Work to do:
Examine the records and identify each line that includes the string "object". Copy those lines.

Data supplied:
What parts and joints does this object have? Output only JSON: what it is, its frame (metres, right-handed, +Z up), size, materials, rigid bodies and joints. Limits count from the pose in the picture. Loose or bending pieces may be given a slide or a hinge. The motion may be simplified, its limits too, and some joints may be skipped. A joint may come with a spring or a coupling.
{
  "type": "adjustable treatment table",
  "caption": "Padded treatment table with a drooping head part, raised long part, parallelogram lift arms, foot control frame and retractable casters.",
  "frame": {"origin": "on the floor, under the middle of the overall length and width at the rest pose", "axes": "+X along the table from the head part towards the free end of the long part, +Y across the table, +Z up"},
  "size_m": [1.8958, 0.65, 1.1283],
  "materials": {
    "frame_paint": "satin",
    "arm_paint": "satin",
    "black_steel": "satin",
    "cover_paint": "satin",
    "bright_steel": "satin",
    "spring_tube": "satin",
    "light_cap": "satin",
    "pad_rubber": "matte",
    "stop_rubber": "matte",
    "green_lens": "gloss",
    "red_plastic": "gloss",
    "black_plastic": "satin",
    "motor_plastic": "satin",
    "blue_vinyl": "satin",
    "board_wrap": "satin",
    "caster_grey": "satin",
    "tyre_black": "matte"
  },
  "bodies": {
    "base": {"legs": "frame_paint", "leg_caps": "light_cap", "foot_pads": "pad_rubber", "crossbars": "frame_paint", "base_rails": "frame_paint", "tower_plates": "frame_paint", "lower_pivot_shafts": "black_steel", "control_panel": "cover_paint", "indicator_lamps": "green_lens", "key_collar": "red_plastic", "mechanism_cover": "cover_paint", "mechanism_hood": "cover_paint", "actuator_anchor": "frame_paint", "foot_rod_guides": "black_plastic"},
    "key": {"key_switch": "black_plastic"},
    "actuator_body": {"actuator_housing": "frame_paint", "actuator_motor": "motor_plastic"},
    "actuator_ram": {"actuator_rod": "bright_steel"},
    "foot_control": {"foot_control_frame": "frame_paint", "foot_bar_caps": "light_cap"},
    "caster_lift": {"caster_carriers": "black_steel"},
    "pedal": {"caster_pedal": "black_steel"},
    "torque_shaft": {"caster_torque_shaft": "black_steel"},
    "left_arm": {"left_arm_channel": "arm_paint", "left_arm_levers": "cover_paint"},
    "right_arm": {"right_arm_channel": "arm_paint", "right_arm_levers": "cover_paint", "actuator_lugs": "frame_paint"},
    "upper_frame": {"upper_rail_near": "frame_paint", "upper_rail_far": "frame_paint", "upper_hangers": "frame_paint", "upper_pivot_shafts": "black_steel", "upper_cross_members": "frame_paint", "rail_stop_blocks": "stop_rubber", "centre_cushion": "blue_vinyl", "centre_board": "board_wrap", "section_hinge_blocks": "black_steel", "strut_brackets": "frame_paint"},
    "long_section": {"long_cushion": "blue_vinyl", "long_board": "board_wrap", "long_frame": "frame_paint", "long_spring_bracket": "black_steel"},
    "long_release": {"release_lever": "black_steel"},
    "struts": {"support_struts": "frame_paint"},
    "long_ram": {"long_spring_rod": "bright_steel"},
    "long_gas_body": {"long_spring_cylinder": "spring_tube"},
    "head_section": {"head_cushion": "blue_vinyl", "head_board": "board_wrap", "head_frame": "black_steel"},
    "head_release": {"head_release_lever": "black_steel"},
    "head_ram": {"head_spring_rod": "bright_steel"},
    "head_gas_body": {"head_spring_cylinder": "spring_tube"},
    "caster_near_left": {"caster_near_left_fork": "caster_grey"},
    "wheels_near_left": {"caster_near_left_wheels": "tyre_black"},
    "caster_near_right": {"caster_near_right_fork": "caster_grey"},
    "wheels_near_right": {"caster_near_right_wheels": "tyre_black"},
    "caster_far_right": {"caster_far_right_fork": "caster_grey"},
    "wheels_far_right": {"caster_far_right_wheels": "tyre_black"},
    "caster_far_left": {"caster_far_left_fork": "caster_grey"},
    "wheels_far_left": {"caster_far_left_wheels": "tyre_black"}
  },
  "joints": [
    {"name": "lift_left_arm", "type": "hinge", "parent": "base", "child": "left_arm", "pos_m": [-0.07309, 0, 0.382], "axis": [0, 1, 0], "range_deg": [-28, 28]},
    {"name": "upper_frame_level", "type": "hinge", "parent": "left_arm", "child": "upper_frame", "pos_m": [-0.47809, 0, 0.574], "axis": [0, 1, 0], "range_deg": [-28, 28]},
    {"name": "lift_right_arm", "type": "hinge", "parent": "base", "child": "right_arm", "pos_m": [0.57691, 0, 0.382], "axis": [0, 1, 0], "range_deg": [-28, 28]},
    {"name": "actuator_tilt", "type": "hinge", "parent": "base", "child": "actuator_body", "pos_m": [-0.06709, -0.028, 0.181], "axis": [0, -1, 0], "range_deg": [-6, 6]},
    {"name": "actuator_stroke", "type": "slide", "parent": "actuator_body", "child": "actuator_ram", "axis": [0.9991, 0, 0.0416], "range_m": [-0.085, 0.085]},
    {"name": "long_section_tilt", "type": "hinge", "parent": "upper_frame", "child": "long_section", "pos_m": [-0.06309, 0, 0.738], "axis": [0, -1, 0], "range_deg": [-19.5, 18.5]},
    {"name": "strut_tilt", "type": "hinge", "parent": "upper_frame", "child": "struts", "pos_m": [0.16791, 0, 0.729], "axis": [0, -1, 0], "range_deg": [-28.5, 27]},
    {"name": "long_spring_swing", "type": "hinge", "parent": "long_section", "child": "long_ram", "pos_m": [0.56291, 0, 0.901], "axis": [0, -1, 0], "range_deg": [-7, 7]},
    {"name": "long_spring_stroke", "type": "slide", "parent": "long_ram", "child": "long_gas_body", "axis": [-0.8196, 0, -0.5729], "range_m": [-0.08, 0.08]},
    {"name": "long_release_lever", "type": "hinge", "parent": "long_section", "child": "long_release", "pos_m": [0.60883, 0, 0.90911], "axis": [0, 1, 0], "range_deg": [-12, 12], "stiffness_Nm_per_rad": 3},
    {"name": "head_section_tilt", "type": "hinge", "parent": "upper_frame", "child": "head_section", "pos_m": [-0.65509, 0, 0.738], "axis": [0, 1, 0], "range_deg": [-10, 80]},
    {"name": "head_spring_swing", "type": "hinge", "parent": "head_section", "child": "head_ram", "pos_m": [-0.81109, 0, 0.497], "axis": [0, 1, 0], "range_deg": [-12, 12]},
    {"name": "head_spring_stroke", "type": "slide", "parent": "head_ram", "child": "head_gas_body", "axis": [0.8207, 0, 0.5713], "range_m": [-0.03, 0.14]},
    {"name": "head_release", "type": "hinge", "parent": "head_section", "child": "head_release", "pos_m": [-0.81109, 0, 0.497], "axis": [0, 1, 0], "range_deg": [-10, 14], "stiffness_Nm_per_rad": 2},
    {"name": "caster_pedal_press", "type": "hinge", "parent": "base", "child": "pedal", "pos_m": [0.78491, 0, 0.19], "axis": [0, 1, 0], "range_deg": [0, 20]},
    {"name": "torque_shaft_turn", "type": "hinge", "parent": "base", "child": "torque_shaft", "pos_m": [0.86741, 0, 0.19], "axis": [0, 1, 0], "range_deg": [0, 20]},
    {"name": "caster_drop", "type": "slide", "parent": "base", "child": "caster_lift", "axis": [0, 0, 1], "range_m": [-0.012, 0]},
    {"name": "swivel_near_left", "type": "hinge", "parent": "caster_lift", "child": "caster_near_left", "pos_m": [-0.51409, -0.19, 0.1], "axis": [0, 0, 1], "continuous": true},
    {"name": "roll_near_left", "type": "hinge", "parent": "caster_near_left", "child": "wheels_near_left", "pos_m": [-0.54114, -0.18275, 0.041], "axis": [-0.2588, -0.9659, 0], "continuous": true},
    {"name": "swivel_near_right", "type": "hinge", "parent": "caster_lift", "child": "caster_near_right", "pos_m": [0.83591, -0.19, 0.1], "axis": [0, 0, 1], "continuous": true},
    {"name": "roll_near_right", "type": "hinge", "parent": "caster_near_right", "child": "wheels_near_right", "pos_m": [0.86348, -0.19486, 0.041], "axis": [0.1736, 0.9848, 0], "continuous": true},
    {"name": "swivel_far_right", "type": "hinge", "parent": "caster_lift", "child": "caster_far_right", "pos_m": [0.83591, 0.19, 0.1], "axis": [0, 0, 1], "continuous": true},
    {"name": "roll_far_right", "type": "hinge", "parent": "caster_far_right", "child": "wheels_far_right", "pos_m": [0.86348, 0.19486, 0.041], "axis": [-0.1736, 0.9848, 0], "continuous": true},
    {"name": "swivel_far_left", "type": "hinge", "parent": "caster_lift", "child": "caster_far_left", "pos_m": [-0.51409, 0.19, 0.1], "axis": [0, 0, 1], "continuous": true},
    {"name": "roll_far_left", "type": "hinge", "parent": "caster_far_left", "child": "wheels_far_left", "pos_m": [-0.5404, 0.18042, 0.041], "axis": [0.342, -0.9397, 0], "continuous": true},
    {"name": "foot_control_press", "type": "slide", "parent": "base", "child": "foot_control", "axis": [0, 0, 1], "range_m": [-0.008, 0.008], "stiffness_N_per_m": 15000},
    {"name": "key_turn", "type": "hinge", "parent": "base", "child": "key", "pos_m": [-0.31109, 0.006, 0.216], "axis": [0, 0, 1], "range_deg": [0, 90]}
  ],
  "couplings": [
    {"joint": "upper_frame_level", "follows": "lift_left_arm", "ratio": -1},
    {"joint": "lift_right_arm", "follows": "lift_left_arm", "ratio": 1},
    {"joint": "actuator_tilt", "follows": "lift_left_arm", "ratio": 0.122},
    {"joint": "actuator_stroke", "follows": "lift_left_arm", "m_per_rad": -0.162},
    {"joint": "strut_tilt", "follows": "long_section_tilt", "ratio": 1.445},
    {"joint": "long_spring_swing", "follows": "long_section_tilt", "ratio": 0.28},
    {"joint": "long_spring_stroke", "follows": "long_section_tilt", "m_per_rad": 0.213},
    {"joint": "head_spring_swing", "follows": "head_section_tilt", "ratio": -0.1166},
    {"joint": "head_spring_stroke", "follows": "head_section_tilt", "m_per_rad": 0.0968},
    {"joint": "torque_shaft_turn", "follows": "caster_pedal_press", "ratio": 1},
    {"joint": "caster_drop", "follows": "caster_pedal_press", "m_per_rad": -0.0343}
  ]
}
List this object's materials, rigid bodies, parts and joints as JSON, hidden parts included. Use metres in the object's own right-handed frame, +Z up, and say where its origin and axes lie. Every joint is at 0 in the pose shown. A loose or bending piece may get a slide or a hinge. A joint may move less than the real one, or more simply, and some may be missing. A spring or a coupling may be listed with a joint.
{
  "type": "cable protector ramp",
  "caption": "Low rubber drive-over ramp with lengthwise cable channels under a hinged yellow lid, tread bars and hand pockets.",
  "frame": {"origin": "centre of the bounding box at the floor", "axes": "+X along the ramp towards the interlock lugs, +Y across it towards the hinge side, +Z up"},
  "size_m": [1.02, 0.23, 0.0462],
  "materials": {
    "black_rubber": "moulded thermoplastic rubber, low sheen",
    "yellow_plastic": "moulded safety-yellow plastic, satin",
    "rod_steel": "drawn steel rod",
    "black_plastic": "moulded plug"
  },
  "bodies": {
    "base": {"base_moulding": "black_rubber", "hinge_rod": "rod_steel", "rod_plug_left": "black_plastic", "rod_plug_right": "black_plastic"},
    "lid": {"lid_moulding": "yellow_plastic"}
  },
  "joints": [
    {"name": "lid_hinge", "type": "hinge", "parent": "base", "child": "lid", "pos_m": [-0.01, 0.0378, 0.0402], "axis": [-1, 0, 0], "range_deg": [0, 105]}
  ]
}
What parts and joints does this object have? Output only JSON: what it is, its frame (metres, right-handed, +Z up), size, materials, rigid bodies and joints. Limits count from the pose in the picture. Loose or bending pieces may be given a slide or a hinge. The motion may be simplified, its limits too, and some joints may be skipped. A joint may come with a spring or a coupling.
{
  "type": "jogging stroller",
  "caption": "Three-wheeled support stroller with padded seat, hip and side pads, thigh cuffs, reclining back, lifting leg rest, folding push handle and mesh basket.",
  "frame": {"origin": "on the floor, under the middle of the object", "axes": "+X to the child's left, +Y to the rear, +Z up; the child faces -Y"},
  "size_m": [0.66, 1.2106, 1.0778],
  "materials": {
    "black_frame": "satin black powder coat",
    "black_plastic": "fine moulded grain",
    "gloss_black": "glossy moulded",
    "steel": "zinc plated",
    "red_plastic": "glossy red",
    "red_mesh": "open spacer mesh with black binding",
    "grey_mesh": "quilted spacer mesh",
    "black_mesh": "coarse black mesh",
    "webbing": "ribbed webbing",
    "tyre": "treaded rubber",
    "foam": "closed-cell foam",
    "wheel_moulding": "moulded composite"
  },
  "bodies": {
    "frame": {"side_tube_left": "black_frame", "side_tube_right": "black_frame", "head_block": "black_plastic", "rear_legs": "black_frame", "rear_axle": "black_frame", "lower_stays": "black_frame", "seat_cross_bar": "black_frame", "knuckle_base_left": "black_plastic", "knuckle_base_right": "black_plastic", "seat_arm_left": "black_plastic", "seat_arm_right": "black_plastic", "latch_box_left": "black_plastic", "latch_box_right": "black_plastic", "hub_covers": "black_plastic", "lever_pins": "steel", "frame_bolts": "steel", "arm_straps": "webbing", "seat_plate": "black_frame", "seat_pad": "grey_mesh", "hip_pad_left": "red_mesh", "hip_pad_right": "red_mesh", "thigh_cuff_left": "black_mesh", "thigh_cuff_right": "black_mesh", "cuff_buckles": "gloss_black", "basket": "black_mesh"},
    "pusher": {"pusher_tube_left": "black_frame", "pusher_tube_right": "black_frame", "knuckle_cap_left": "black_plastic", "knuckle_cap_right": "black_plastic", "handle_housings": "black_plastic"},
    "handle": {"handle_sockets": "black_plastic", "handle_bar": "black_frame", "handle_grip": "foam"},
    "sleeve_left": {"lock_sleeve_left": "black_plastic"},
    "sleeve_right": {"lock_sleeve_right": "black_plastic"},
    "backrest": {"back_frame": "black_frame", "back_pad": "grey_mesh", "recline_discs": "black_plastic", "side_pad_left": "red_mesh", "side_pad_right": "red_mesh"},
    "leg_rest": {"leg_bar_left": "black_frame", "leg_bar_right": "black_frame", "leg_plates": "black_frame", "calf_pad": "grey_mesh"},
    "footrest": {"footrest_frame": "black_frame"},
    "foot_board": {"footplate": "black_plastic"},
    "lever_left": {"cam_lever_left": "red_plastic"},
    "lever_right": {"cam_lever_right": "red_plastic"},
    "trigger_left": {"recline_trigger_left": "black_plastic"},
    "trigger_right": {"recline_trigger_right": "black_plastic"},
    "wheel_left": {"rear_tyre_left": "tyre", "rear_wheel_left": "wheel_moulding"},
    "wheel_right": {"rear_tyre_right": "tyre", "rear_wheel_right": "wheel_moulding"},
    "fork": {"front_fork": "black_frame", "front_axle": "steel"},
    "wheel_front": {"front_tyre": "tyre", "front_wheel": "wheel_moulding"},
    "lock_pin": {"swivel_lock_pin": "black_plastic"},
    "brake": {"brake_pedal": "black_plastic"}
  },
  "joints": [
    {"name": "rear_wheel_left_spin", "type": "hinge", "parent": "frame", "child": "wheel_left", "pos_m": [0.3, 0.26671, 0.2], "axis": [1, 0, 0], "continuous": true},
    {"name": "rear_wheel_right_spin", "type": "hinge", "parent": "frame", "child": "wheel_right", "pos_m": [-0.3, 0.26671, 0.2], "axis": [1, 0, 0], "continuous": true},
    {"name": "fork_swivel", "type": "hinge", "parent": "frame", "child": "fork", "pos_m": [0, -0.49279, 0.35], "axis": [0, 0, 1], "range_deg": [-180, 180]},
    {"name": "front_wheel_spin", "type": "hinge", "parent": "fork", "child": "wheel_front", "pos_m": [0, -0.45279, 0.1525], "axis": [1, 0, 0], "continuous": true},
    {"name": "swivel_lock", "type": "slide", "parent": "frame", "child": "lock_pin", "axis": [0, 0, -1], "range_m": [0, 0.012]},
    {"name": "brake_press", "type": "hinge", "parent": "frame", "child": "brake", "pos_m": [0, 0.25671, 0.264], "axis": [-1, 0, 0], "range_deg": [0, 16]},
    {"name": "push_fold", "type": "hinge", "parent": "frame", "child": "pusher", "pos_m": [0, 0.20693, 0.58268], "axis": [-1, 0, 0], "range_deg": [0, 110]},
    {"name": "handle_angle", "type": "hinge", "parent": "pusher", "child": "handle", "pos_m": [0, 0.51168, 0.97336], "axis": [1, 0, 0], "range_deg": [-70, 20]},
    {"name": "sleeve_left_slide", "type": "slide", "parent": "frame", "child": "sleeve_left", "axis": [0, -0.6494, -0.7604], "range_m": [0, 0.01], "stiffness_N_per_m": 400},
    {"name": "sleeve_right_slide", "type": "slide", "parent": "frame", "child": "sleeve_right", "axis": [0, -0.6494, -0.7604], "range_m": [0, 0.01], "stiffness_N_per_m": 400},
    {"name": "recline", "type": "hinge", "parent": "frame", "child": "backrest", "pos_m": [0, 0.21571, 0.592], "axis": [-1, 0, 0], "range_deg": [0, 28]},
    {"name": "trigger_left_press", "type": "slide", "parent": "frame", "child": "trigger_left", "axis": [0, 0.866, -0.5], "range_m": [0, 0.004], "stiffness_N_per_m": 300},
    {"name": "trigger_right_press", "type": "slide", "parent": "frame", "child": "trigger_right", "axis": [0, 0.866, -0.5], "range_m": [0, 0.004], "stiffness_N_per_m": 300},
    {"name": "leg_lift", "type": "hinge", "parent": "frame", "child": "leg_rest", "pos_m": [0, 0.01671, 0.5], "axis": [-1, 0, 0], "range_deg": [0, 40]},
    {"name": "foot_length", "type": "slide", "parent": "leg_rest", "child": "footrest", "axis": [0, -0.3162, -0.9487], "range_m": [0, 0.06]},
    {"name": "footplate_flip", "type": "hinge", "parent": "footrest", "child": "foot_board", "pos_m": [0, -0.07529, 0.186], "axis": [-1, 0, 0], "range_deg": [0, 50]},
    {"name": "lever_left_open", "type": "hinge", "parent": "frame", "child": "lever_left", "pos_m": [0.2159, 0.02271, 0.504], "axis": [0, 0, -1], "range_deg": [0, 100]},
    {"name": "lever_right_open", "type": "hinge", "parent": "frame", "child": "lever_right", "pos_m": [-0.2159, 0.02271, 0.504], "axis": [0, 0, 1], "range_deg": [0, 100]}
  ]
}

Full solution:
What parts and joints does this object have? Output only JSON: what it is, its frame (metres, right-handed, +Z up), size, materials, rigid bodies and joints. Limits count from the pose in the picture. Loose or bending pieces may be given a slide or a hinge. The motion may be simplified, its limits too, and some joints may be skipped. A joint may come with a spring or a coupling.
List this object's materials, rigid bodies, parts and joints as JSON, hidden parts included. Use metres in the object's own right-handed frame, +Z up, and say where its origin and axes lie. Every joint is at 0 in the pose shown. A loose or bending piece may get a slide or a hinge. A joint may move less than the real one, or more simply, and some may be missing. A spring or a coupling may be listed with a joint.
What parts and joints does this object have? Output only JSON: what it is, its frame (metres, right-handed, +Z up), size, materials, rigid bodies and joints. Limits count from the pose in the picture. Loose or bending pieces may be given a slide or a hinge. The motion may be simplified, its limits too, and some joints may be skipped. A joint may come with a spring or a coupling.
  "frame": {"origin": "on the floor, under the middle of the object", "axes": "+X to the child's left, +Y to the rear, +Z up; the child faces -Y"},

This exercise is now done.